We didn't get to celebrate together on Saturday due to the cold and rain but the weather did make it a great weekend for cooking! Lise and I had a nice day in the farm store catching up with many of you as you stocked up on supplies. In the last few weeks of the CSA we are looking forward to sharing with you many fall vegetables that aren't available other times of the season. This week we are particularly excited to have butternut squash, Brussels sprouts, and broccoli! This is our favorite time of year to cook so if you are wondering what to do with a fall veggie don't hesitate to ask! We also have lots of recipes available in the farm store. For those interested in purchasing storage crops in bulk after the CSA has closed for the season we will have a list of what is available in the farm store (and online) next week. Happy Fall!
In the CSA this week:
- Brussels sprouts- My favorite way to prepare them is to simply take the sprouts off the stem, wash and cut in half then bake with olive oil, salt and pepper.

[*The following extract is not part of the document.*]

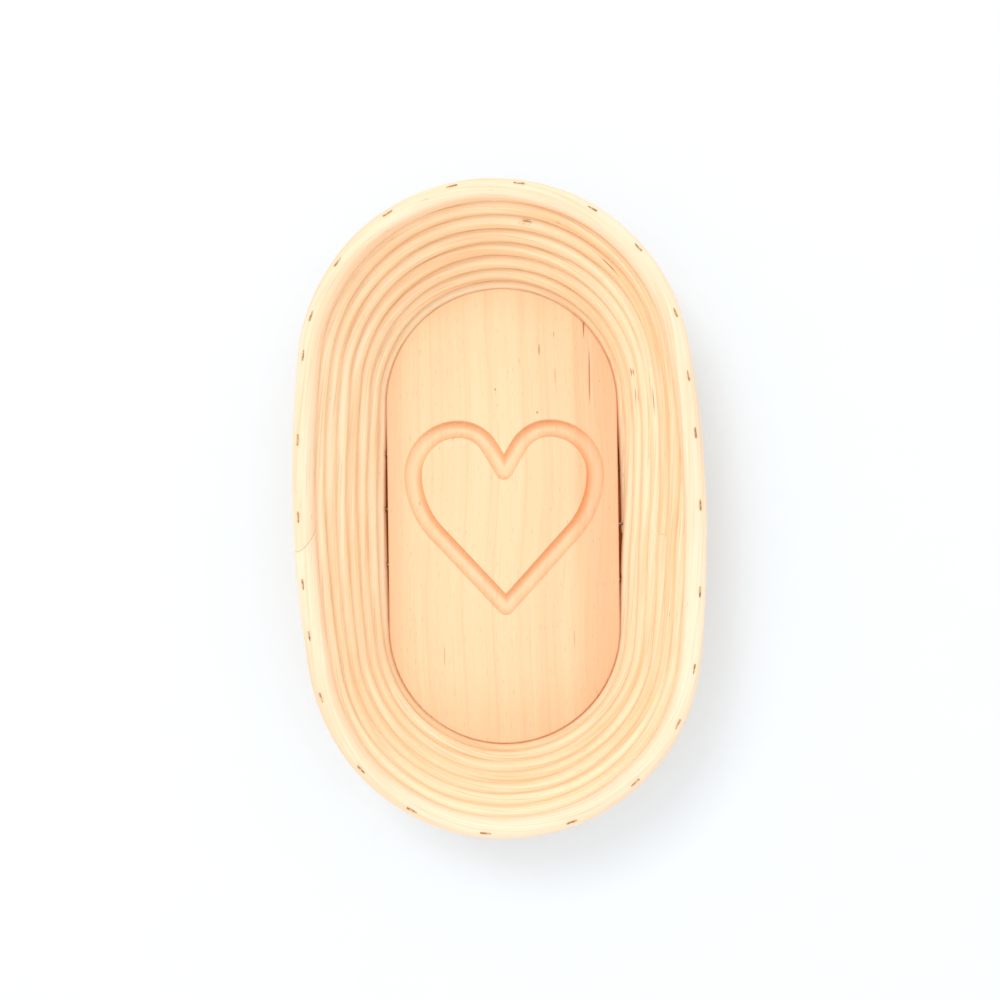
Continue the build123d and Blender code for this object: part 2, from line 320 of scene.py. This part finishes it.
def cane_mesh(name, route, radii, step, around, seed, tones, marks=(), dents=(), capped=True):
    """The mesh of a cane along a route, with the attributes that its finish reads.

    tones gives the colour along the cane from its even points. marks are (place, half length,
    half width, strength) of dark marks, and dents are (place, half length, half width, depth).
    """
    random = np.random.default_rng(seed)
    points, radii, along = resampled(route, radii, step)
    tangents = unit(np.gradient(points, axis=0))
    outward = unit(np.cross(tangents, (0, 0, 1)))
    upward = np.cross(outward, tangents)
    full = (radii / radii.max())[:, None]
    sideways = sideways_wander * wander(random, along, sideways_waves)
    points = points + outward * full * sideways[:, None]
    up_and_down = 0.4 * sideways_wander * wander(random, along, upright_waves)
    points = points + upward * full * up_and_down[:, None]
    thicker = swelling + thickness_wander * wander(random, along, thickness_waves)
    radii = radii + full[:, 0] * thicker
    if capped:
        radii[[0, -1]] -= np.minimum(end_chamfer, radii[[0, -1]] / 3)

    angles = np.arange(around) * 2 * math.pi / around
    fibre_angles = angles[None, :] + (2 * math.pi * along / fibre_turn)[:, None]
    shape = 1 + out_of_round * np.sin(2 * fibre_angles + random.random())
    shape += out_of_round / 2 * np.sin(5 * fibre_angles + random.random())
    reach = radii[:, None] * shape
    direction = np.cos(angles)[None, :, None] * outward[:, None, :]
    direction = direction + np.sin(angles)[None, :, None] * upward[:, None, :]
    skin = points[:, None, :] + direction * reach[:, :, None]
    across = np.cross(direction, tangents[:, None, :])
    for middle, half_length, half_width, depth in dents:
        offset = skin - middle
        distance_along = (offset * tangents[:, None, :]).sum(-1)
        dent = bump_at(distance_along, (offset * across).sum(-1), half_length, half_width)
        dent[np.linalg.norm(offset, axis=-1) > 4 * half_length] = 0
        skin = skin - direction * (depth * dent)[:, :, None]
    darkness = np.zeros(reach.shape)
    for middle, half_length, half_width, strength in marks:
        offset = skin - middle
        distance_along = (offset * tangents[:, None, :]).sum(-1)
        rest = offset - distance_along[:, :, None] * tangents[:, None, :]
        spot = bump_at(distance_along, np.linalg.norm(rest, axis=-1), half_length, half_width)
        darkness = np.maximum(darkness, strength * spot)

    count = len(points)
    ring = np.arange(count * around).reshape(count, around)
    here = ring[:-1]
    ahead = ring[1:]
    quads = np.stack([here, ahead, np.roll(ahead, -1, 1), np.roll(here, -1, 1)], -1)
    faces = quads.reshape(-1, 4).tolist()
    if capped:
        faces += [ring[0].tolist(), ring[-1][::-1].tolist()]
    mesh = bpy.data.meshes.new(name)
    mesh.from_pydata(skin.reshape(-1, 3).tolist(), [], faces)
    mesh.shade_smooth()

    fibre = np.empty(skin.shape)
    fibre[:, :, 0] = along[:, None]
    fibre[:, :, 1] = radii[:, None] * np.cos(fibre_angles)
    fibre[:, :, 2] = radii[:, None] * np.sin(fibre_angles)
    fibres = mesh.attributes.new("fibre", "FLOAT_VECTOR", "POINT")
    fibres.data.foreach_set("vector", fibre.reshape(-1).astype(np.float32))
    tone = np.repeat(tones(points, along)[:, None], around, 1)
    for label, values in (("tone", tone), ("mark", darkness)):
        attribute = mesh.attributes.new(label, "FLOAT", "POINT")
        attribute.data.foreach_set("value", values.reshape(-1).astype(np.float32))
    if capped:
        sharpen_ends(mesh)
    return mesh


def sharpen_ends(mesh):
    """Keeps the flat ends of a cane from being shaded round."""
    work = bmesh.new()
    work.from_mesh(mesh)
    for face in work.faces:
        if len(face.verts) > 4:
            face.smooth = False
            for edge in face.edges:
                edge.smooth = False
    work.to_mesh(mesh)
    work.free()


def on_cane(level, share, degrees):
    """A place on a turn's surface: 0 degrees is outside, 90 on top and 180 inside."""
    point, outward = ovals[level].at(share)
    radius = rim_cane_radius if level == rim_level else cane_radius
    angle = math.radians(degrees)
    return point + radius * (math.cos(angle) * outward + math.sin(angle) * np.array([0, 0, 1]))


# Finishes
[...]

- Butternut squash- A storage squash that is featured in many tasty recipes including our favorite, butternut squash risotto.
- Golden Nugget squash- This squash tastes very similar to the hubba hubba squash but has a round shape and small size that makes it great for stuffing.
- Buttercup squash
- Peter Wilcox potatoes- Purple skin with yellow flesh.
- Hubba Hubba squash (Red kuri)
- Colored Peppers
- Cabbage- Tendersweet and savoy
- Sunflowers- Our last planting is now in bloom!
- Parsley and sage
All the fruiting PYO crops were damaged by the frost, but many of them survived. We could get another frost this week which would do them in entirely but as of Monday there are still:
- Cherry tomatoes
- Husk Cherries - careful picking is required
- Hot peppers - the plants are mostly dead, but Monday many of the peppers seemed salvageable.
- Tomatillos - a small amount are left.
- Parsley and sage
In the store:
In addition to the crops listed above, we'll have Delicata squash, spinach, happy rich, salanova, collards, pie pumpkins, arugula, scallions and jack-o-lanterns from Kenney Farm in Concord!
Stuffed Gold Nugget Squash
Sabrina Bone, Cooking Light November 2011 MyRecipes.com
- 4 (1-pound) golden nugget squashes
- Cooking spray
- 2 (4-ounce) links hot turkey Italian sausage, casings removed
- 1/2 cup finely chopped carrot
- 1/2 cup finely chopped onion
- 2 garlic cloves, minced
- 1/2 cup water
- 2 cups cooked quinoa
- 2 tablespoons chopped fresh parsley
- 1/2 teaspoon chopped fresh thyme
- 1/4 teaspoon kosher salt
- 1/4 teaspoon black pepper
- 3/4 cup (3 ounces) shredded 2% reduced-fat Monterey Jack cheese, divided
1. Cut the top quarter off each squash; reserve tops. Discard seeds. Arrange squashes, cut sides down, in 2 (11 x 7-inch) baking dishes. Fill each dish with 1-inch of water; microwave 1 dish at HIGH 15 minutes. Remove dish; repeat with remaining dish. Cool.
2. Preheat oven to 350°.
3. Heat a large skillet over medium-high heat. Coat pan with cooking spray. Add sausage; sauté 5 minutes or until browned, stirring to crumble. Remove sausage with a slotted spoon. Add carrot, onion, and garlic to drippings in pan; sauté 2 minutes, stirring frequently. Stir in 1/2 cup water; bring to a boil. Reduce heat to medium; cover and cook 8 minutes or until carrot is tender.
4. Combine sausage, carrot mixture, quinoa, parsley, thyme, salt, and pepper; stir in 1/2 cup cheese. Stuff about 1 cup quinoa mixture in each squash, and top each serving with 1 tablespoon cheese. Arrange stuffed squashes in a broiler-safe baking dish, and place tops in dish. Bake at 350° for 20 minutes or until thoroughly heated. Remove from oven.
5. Preheat broiler to high.
6. Broil squashes 4 minutes or until cheese is golden.